- Problem description:
Repeat exactly the lines from the start through the line with "END_REACH = 1.2 * PAD_DRAFT", both ends included.

- Records for this task:
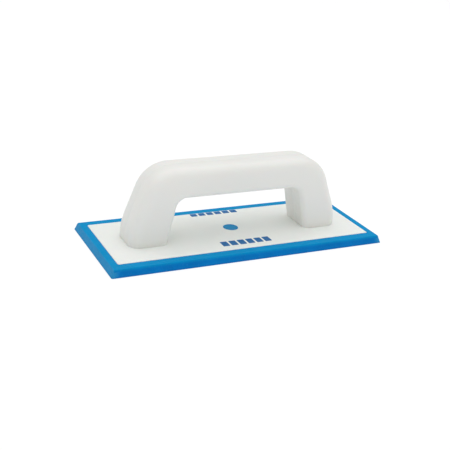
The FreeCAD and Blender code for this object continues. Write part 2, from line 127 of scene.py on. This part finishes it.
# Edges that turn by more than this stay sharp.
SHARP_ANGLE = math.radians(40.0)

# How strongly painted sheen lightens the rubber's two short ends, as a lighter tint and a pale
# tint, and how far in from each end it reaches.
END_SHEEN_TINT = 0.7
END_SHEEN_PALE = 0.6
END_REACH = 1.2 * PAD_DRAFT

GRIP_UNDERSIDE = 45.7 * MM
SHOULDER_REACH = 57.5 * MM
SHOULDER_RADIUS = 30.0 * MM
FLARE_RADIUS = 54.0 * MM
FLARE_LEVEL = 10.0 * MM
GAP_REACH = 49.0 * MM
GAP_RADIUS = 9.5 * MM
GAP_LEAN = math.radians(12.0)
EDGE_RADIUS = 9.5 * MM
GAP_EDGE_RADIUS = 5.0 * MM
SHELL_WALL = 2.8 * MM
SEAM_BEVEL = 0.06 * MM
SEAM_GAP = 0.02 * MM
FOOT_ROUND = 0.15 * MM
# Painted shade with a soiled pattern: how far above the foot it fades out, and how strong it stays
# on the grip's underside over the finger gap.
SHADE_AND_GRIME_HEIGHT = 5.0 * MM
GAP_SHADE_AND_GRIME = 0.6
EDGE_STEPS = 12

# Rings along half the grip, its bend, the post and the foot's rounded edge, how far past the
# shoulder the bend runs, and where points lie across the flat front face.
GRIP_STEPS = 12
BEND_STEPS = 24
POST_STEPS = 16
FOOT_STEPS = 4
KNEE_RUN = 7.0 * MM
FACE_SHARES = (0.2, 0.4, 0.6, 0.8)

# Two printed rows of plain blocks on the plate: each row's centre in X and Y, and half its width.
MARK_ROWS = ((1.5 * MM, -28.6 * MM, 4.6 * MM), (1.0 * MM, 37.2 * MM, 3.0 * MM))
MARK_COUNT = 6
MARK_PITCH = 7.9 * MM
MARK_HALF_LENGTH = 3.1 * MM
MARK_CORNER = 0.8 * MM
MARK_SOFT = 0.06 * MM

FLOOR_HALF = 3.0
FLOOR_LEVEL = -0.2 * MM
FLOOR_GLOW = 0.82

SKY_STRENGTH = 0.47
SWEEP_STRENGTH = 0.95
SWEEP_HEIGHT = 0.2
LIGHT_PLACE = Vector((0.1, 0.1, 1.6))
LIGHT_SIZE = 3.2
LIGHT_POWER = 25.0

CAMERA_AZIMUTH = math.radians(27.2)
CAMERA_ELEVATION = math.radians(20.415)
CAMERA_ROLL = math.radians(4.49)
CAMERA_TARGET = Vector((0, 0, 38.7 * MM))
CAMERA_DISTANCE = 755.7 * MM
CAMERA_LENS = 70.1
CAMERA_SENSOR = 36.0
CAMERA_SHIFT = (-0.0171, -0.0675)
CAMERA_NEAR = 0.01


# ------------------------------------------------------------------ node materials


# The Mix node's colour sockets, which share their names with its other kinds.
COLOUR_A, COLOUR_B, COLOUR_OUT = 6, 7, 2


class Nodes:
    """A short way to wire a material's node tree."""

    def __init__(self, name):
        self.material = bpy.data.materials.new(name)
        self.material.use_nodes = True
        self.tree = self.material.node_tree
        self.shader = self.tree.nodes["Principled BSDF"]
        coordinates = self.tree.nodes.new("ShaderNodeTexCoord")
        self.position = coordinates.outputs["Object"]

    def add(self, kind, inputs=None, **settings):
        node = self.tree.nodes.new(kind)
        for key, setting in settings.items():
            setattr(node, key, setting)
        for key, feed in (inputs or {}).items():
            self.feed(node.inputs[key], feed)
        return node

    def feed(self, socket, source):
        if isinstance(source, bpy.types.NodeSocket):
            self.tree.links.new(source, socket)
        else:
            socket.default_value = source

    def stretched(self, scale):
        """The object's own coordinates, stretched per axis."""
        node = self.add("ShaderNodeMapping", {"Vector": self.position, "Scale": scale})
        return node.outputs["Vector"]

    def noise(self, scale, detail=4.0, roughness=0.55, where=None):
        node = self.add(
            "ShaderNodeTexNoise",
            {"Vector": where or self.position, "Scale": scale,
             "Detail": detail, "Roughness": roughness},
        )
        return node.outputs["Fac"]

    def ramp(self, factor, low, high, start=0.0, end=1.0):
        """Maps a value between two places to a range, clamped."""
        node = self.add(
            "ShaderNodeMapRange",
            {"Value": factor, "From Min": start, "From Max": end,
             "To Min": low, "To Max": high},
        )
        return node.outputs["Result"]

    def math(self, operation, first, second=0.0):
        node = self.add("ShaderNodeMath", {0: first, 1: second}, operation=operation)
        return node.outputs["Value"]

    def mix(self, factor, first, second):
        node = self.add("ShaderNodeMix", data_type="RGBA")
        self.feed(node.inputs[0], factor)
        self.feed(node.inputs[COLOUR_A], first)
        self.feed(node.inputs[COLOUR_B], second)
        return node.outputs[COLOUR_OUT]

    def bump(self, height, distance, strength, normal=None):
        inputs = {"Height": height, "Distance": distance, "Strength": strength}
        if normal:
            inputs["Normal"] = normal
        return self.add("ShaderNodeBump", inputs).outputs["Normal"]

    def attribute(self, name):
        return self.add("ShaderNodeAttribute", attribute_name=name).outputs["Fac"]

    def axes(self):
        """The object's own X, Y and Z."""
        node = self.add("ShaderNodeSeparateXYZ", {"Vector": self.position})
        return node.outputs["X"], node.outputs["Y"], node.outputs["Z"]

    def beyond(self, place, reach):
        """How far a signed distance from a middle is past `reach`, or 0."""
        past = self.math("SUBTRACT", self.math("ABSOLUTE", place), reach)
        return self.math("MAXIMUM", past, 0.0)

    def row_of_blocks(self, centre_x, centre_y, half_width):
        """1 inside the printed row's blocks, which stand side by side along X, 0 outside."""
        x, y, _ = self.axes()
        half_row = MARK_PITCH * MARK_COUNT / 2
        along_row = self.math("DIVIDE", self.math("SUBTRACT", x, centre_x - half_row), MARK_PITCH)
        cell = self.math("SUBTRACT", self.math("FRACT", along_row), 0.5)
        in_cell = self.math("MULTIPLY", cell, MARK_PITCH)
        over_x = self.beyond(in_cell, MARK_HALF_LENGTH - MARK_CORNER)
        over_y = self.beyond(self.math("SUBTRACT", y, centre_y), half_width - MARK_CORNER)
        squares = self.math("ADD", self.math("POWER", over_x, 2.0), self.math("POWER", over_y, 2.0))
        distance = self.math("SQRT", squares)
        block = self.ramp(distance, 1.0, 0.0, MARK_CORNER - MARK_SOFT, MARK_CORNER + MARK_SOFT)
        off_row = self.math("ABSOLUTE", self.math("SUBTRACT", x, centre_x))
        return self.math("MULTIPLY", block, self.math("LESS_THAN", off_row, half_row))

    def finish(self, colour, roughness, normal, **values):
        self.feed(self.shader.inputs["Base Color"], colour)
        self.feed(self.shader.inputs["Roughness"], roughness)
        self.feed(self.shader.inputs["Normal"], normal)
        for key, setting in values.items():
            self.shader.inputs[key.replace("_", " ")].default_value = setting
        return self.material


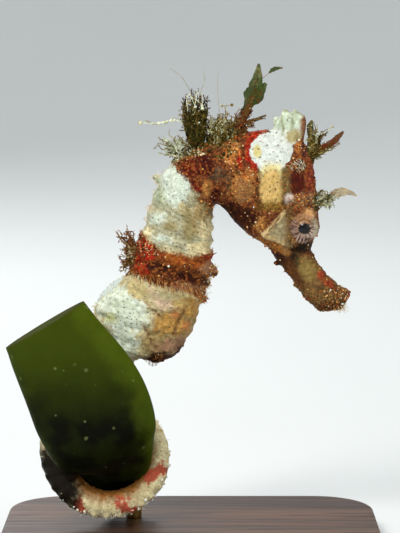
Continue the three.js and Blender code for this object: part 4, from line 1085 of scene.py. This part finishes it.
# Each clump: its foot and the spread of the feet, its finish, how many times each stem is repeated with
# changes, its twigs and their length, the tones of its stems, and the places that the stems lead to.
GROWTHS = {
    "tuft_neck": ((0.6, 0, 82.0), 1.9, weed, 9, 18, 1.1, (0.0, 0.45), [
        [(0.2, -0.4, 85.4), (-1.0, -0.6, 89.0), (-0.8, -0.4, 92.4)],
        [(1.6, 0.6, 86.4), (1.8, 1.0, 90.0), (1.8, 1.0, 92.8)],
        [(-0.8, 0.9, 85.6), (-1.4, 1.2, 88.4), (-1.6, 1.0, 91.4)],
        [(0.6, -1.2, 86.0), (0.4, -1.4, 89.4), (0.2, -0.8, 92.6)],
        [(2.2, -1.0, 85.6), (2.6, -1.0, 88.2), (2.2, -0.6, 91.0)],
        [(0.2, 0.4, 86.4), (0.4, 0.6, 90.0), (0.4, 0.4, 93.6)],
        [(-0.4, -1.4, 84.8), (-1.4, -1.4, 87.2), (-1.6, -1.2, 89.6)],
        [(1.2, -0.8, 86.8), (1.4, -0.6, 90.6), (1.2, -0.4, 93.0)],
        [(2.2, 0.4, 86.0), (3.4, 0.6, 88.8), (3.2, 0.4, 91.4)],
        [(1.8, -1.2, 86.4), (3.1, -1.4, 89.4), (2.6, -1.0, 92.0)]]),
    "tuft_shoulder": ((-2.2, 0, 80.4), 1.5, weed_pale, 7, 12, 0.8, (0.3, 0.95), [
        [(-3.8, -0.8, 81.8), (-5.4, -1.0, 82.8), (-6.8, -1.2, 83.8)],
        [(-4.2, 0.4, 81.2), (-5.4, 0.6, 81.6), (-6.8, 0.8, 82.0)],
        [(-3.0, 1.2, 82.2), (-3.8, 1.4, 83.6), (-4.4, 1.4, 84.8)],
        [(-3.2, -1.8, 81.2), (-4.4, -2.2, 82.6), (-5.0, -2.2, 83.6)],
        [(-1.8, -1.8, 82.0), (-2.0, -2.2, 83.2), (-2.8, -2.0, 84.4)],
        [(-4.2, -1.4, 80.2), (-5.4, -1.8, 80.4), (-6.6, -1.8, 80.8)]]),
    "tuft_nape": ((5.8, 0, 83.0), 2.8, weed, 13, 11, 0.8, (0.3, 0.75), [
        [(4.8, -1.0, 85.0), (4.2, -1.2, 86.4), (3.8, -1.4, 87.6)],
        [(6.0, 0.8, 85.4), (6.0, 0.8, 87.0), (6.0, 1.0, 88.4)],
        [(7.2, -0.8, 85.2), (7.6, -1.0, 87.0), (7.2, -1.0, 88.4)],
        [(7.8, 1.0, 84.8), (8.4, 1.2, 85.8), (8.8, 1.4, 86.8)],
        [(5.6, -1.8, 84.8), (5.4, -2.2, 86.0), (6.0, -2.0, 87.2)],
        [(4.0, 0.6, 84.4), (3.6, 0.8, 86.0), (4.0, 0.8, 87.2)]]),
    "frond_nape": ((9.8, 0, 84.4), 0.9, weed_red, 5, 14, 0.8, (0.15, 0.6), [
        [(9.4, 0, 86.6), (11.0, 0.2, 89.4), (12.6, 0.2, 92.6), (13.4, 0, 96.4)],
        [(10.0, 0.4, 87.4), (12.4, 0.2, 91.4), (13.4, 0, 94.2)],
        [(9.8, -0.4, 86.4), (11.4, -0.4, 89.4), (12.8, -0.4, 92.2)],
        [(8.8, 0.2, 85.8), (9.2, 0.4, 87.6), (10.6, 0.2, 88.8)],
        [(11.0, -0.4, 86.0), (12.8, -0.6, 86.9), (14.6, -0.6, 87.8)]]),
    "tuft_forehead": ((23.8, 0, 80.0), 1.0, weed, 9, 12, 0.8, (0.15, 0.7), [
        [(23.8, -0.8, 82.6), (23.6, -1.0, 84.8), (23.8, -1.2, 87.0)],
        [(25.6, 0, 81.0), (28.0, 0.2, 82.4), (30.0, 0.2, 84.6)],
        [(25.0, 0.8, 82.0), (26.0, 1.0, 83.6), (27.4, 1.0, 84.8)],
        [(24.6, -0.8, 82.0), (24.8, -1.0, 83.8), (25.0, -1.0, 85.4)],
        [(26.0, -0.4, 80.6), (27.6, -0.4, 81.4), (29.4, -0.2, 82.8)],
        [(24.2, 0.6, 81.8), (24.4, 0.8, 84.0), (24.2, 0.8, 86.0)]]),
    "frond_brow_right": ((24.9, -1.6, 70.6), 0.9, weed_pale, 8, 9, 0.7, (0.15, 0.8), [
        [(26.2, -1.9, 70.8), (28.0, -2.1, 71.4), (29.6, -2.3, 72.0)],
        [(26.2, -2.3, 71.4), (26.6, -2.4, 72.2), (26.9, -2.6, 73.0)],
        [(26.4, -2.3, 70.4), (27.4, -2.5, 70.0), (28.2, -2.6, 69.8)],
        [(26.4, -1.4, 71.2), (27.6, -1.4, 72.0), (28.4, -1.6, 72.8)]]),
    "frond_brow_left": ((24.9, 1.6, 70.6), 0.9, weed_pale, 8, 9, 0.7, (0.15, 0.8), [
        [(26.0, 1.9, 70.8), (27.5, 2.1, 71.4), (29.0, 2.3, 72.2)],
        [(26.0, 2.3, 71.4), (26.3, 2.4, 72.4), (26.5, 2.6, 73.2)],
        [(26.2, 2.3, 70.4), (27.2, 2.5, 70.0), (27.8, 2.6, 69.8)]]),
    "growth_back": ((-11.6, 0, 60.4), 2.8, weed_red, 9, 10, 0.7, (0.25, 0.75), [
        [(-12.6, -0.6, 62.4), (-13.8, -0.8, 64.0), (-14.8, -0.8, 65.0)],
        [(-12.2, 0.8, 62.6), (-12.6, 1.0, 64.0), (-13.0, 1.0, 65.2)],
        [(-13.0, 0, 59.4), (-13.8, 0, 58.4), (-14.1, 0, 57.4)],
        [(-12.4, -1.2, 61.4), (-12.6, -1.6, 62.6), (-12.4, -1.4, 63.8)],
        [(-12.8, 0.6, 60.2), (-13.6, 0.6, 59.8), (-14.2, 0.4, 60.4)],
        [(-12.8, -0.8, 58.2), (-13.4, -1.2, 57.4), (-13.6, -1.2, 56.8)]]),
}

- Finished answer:
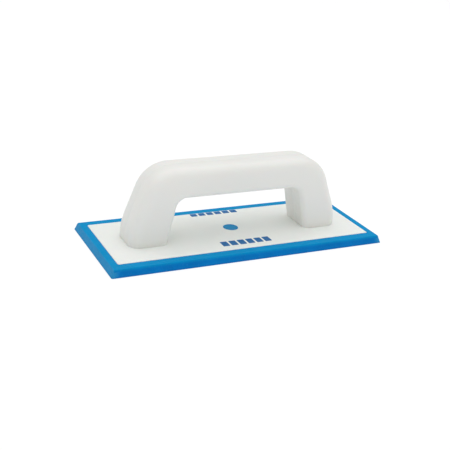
The FreeCAD and Blender code for this object continues. Write part 2, from line 127 of scene.py on. This part finishes it.
# Edges that turn by more than this stay sharp.
SHARP_ANGLE = math.radians(40.0)

# How strongly painted sheen lightens the rubber's two short ends, as a lighter tint and a pale
# tint, and how far in from each end it reaches.
END_SHEEN_TINT = 0.7
END_SHEEN_PALE = 0.6
END_REACH = 1.2 * PAD_DRAFT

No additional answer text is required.